The brief statement by the international guarantors didn't say when the captives would be let go or what the conditions are, saying only that the International Red Cross would play a role as it has in previous releases.

The development came on the second anniversary of the start of the peace talks, which Santos suspended when the FARC grabbed Alzate and two others as they travelled on a remote river in western Colombia on Sunday.

Earlier Wednesday, the FARC energetically defended the negotiations aimed at ending the half-century conflict. A FARC commander best known by his alias Ivan Marquez said the biggest achievement so far is a growing sense of reconciliation among Colombians.

The two sides have already reached agreements on agrarian reform, political participation for the FARC and how to jointly combat illicit drugs in what was long the world's largest cocaine producer.

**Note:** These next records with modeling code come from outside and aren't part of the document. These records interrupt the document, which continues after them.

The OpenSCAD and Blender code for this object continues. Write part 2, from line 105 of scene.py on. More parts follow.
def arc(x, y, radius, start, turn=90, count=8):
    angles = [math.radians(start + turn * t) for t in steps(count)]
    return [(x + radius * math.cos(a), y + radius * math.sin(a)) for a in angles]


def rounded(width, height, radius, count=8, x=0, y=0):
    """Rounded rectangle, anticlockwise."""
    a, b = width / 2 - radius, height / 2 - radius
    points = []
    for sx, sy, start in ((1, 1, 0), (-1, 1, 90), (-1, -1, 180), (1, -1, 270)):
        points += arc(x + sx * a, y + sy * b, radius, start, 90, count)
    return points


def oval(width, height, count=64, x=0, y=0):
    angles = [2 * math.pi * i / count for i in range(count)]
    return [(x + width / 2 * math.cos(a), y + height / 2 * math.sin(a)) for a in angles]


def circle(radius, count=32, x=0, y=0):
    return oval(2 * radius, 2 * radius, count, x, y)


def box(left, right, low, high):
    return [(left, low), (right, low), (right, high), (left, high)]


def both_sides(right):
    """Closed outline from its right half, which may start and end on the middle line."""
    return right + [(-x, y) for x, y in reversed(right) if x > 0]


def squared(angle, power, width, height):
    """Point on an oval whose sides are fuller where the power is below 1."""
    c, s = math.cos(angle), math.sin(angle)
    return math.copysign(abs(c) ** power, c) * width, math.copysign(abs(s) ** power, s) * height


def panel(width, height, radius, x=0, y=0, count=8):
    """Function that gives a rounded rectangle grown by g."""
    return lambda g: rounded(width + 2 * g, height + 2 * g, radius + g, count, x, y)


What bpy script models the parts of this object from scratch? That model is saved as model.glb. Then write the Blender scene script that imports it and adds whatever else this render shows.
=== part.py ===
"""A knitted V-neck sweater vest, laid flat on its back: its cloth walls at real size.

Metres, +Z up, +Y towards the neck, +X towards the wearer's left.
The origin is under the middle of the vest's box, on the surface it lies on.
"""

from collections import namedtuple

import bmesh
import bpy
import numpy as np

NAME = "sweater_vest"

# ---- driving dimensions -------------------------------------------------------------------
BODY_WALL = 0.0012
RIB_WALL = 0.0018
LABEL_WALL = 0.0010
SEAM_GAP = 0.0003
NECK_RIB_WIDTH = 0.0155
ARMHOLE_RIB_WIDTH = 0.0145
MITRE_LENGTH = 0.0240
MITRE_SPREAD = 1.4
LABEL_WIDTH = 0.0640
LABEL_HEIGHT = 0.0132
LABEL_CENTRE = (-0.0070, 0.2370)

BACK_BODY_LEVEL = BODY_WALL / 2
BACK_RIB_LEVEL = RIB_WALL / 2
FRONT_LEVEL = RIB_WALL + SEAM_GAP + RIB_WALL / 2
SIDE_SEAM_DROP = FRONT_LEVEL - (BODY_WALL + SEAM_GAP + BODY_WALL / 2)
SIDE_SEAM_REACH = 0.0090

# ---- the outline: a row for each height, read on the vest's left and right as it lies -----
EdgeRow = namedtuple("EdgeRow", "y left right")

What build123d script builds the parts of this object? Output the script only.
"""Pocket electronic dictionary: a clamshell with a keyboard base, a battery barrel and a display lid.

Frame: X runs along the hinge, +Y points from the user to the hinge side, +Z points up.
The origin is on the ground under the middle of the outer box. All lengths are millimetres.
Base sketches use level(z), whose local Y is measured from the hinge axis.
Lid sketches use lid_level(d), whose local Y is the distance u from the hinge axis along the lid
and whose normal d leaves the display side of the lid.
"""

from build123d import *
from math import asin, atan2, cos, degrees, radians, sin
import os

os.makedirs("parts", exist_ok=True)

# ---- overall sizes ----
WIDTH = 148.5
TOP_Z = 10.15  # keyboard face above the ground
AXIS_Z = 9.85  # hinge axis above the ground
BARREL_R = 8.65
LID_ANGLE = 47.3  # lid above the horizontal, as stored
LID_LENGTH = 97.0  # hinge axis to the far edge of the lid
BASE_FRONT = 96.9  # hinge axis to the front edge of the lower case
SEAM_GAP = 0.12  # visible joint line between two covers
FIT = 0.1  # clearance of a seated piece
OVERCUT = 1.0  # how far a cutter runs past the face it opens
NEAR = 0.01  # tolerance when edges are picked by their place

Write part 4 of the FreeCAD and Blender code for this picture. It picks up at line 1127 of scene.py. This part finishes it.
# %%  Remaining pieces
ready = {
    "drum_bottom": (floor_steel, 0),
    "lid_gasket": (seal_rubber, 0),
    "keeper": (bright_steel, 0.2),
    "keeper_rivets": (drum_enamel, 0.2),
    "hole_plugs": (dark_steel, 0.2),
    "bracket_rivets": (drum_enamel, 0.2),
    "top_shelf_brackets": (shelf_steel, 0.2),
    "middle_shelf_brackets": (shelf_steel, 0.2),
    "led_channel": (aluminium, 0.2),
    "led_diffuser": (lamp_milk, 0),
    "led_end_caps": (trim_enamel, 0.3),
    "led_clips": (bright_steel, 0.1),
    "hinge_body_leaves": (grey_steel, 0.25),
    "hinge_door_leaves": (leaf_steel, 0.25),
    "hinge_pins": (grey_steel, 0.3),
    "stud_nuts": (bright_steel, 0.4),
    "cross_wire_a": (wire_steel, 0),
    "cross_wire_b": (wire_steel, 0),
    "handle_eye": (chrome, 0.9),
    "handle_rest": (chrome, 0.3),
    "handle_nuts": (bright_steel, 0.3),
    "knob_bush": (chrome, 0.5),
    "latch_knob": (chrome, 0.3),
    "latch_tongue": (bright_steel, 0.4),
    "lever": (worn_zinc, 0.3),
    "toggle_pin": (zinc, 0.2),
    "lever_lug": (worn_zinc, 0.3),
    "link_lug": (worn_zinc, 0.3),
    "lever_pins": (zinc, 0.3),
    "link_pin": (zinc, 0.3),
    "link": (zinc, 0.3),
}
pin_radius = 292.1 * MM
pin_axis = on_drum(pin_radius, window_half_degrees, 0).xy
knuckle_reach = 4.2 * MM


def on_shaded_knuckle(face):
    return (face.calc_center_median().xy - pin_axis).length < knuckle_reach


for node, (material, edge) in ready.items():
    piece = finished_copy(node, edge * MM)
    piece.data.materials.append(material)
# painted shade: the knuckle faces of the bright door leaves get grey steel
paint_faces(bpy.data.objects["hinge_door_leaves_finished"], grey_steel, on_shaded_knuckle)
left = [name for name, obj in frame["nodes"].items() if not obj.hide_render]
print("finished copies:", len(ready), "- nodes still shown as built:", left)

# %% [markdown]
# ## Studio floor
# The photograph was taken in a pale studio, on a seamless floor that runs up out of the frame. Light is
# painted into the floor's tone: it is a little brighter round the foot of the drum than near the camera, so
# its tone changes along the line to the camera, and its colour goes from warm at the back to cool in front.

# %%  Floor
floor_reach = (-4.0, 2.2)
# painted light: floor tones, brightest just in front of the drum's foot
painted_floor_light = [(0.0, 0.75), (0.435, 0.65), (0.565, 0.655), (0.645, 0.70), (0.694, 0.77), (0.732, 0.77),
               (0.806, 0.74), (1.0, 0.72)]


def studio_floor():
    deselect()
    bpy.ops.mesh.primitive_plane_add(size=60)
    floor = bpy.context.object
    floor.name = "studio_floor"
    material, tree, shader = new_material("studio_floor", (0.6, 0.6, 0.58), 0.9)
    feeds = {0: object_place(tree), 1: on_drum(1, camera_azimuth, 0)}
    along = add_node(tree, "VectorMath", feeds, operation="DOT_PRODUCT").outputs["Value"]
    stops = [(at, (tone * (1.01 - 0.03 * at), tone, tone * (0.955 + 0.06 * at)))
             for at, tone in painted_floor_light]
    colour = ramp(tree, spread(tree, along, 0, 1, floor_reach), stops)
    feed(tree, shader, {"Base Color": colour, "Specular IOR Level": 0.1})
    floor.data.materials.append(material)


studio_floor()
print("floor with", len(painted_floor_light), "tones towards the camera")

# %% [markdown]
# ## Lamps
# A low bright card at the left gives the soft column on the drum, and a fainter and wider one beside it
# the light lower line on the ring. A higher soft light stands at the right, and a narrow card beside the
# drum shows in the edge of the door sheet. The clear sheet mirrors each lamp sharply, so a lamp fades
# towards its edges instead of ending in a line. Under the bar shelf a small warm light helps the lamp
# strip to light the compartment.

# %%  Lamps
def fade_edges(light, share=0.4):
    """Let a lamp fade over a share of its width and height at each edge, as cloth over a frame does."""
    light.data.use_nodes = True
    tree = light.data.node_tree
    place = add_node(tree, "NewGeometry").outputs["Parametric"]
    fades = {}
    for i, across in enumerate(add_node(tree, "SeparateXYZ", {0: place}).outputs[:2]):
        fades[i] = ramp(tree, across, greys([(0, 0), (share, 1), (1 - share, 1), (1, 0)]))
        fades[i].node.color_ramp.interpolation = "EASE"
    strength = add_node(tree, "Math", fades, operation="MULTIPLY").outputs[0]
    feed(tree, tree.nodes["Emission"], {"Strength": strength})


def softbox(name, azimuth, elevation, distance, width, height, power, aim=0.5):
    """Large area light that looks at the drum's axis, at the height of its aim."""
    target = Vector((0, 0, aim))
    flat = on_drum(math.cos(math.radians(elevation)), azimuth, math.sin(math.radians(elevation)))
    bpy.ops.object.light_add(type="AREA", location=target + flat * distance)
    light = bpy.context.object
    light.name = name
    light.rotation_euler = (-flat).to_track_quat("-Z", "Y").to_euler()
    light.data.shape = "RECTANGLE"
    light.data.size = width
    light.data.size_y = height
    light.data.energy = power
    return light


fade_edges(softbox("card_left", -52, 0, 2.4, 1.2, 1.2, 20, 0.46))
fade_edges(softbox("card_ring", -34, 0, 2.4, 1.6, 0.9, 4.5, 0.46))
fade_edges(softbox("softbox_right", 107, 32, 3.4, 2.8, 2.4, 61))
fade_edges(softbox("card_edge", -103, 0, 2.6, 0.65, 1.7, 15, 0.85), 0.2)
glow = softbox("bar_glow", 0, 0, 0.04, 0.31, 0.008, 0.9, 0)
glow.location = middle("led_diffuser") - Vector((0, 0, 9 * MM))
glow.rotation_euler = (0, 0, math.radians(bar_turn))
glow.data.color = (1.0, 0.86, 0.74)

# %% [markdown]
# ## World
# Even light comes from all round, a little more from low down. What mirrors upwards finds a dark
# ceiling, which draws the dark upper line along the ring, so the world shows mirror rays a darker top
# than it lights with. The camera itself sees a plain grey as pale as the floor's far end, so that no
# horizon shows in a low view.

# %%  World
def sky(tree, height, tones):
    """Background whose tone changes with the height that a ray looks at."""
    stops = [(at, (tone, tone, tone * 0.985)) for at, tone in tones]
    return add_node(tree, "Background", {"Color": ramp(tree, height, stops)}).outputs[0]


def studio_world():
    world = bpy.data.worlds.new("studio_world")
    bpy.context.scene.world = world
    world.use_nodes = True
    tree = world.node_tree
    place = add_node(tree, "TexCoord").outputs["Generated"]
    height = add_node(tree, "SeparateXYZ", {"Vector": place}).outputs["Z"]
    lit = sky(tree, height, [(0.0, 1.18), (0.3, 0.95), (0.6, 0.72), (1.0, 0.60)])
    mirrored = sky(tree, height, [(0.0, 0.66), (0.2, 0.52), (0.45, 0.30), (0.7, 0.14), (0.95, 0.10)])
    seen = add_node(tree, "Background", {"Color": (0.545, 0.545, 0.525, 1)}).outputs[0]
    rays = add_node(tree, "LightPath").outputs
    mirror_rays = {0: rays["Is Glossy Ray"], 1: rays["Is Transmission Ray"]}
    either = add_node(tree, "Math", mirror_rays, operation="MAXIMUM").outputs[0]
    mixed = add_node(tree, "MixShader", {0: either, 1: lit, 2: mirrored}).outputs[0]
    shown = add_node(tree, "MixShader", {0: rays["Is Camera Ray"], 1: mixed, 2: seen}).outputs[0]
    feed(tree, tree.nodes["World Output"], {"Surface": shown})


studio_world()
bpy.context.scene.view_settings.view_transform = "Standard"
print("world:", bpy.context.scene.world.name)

But the remaining issues, including how the FARC will lay down their arms and whether commanders will face prosecution for atrocities and drug-trafficking, are some of the thorniest.

The guerrillas' recent actions have also infuriated Colombians. In addition to capturing Alzate, a U.S.-trained general who oversaw a counterinsurgency task force, FARC fighters in the past two weeks killed two Indians and grabbed two soldiers during a firefight in northeastern Colombia. Santos had also demanded the release of the two soldiers to resume talks.

The FARC has been pushing for a bilateral cease-fire but Santos has long rejected such an option amid criticism from conservative opponents who say it would allow the guerrillas to regroup after a decade of heavy losses at the hands of the US-trained military.

The FARC considers captured military personnel to be prisoners of war but released all soldiers and swore off kidnapping of civilians before the start of peace talks in 2012.